Maybank Investment Bank (Maybank IB) said the FBMKLCI Index started the week on a weaker note amid a mixed performance across the regional equities markets.

At day’s end, the benchmark index fell 1.51pts, or 0.10%, to close at 1,547.60pts, led by decliners of SIMEPLT, GENM, GENTING and SIME.

Market breadth was negative with losers outnumbering gainers by 633 to 443. A total of 3.74b shares valued at MYR3.12b changed hands.

Sell-off in the plantation sector continued for the second consecutive day and it’s testing the 50-day EMA line while renewed interest in both telco and transportation names yesterday kept both sector indices above the 20-day EMA line.

Technically, Maybank IB expects the FBMKLCI Index to range between 1,540pts and 1,560pts today, with supports at 1,505pts and 1,477pts.

CGSCIMB said Asian equities traded in a narrow range as the ongoing rally in Japanese shares helped offset declines in South Korea and China.

The local benchmark FBMKLCI (KLCI) eased 1.51pts or 0.10% to start the week on a softer note at 1,547.60.

Most sectors closed negative in tandem with the benchmark KLCI led by losses in technology (-1.27%), plantation (-1.22%) and FBMACE (-0.82%).

Transportation (+1.09%), telecommunications (+1.02%) and energy (+0.68%) were among the top gainers yesterday.

Trading volume fell to 3.74bn (down from 4.07bn on Friday) while trading value eased to RM3.12bn (down from RM3.21bn previously).

Market breadth remained negative as 633 decliners beat 443 winners.

The benchmark formed a black candle yesterday, which suggests indecision among market players.

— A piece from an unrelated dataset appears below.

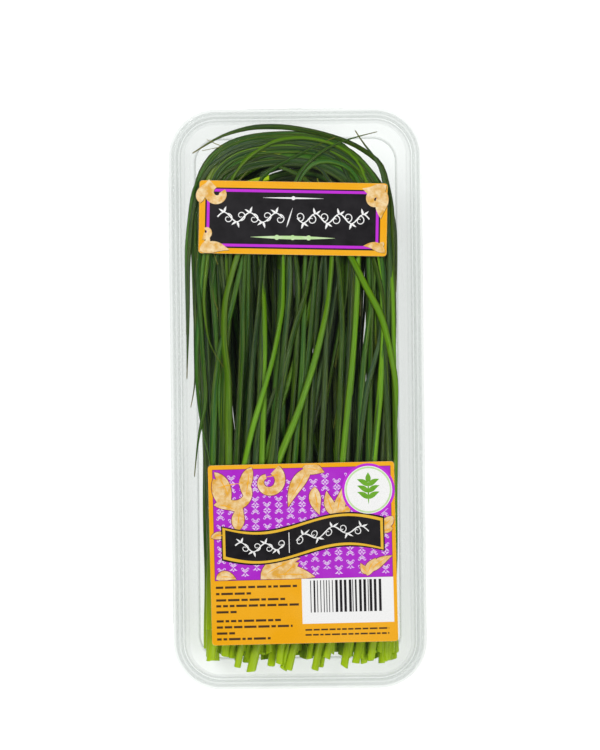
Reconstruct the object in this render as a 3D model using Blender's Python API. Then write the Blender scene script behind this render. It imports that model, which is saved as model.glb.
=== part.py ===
"""A bunch of chives folded once into a clear, hinged herb pack with a hang tab.

The pack is a thin-walled tray and a shallow lid that turns on the fold along its left side.
Two stickers lie on the lid. The leaves are cut level at the foot of the tray, rise at the back,
bend over at the head and come down in front, so each leaf is one long hook.

The origin is the middle of the tray floor's underside, +Y points to the hang tab and +Z to the lid.
"""

import math

import bmesh
import bpy
import numpy as np

MM = 0.001

# Sizes in millimetres.
FILM = 0.4  # wall of the formed sheet
FIT_GAP = 0.3  # between pieces that touch

WELL_HALF_WIDTH = 44.0  # the tray's mouth, at its rim
WELL_HALF_LENGTH = 106.0
WELL_CORNER = 14.0
RIM_WIDTH = 4.0
TRAY_DEPTH = 22.0
WALL_INSET = 4.9  # how far the floor's edge lies inside the mouth
LID_RISE = 4.8
LID_INSET = 2.0
BEAD_HEIGHT = 0.8
BEAD_START = 1.1  # from the mouth's edge
BEAD_WIDTH = 1.2
CORNER_STEPS = 6

TAB_RADIUS = 14.4
TAB_FILLET = 4.5
TAB_OVERLAP = 1.4  # how far the tab's root runs into the rim
HANG_HOLE_RADIUS = 4.5
HANG_HOLE_REACH = 4.5  # the hole's middle, beyond the rim's end

HINGE_OUT = 0.6  # the fold's axis, outside the rim
HINGE_LENGTH = 170.0
HINGE_RADIUS = 0.22

STICKER_THICKNESS = 0.2
STICKER_CORNER = 1.5
UPPER_STICKER = {"size": (71.0, 27.5), "middle": (-1.5, 68.5), "turn": -0.95}
LOWER_STICKER = {"size": (70.5, 68.5), "middle": (2.0, -59.2), "turn": 1.5}

# The leaves: sheets of hooks one above another, and in each sheet hooks one inside another.
SHEETS = 4
HOOKS = 12
SHEET_PITCH = 2.9
RISING_Z = 2.1  # lowest sheet of rising legs
FALLING_Z = 13.8  # lowest sheet of falling legs
HOOK_INNER = 4.0
HOOK_OUTER = 37.0
BEND_Y = 62.0  # the bends' common middle
CUT_Y = -97.0
CUT_JITTER = 2.0
CUT_SPREAD = 35.5
TIP_SPREAD = 35.0
FAN_LENGTH = 160.0
LEAF_RADIUS = 1.15
TIP_RADIUS = 0.4
LEAF_LENGTH = (262.0, 312.0)
LOWEST_TIP = -76.0
LEAF_SIDES = 5
RISING_STEPS = 6
BEND_STEPS = 7
FALLING_STEPS = 4
RAMP_LENGTH = 25.0  # leg over which a hook starts to climb to the front
RAMP_SHARE = 0.25  # part of the climb made on each leg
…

CGSCIMB continue to think that the current pullback is likely to be temporary. Since there was no follow-through buying yesterday, the index is likely to continue to chop sideways for another day or two before the next wave higher takes place.

The index is likely to climb closer towards 1,570-1,583 once this consolidation ends.

The immediate support is now at 1,534-1,538 followed by the rising trend line (currently at 1,536).

Closing below the rising trend line may signal that a deeper correction may be taking place.

Their portfolio stays in risk-on mode this week.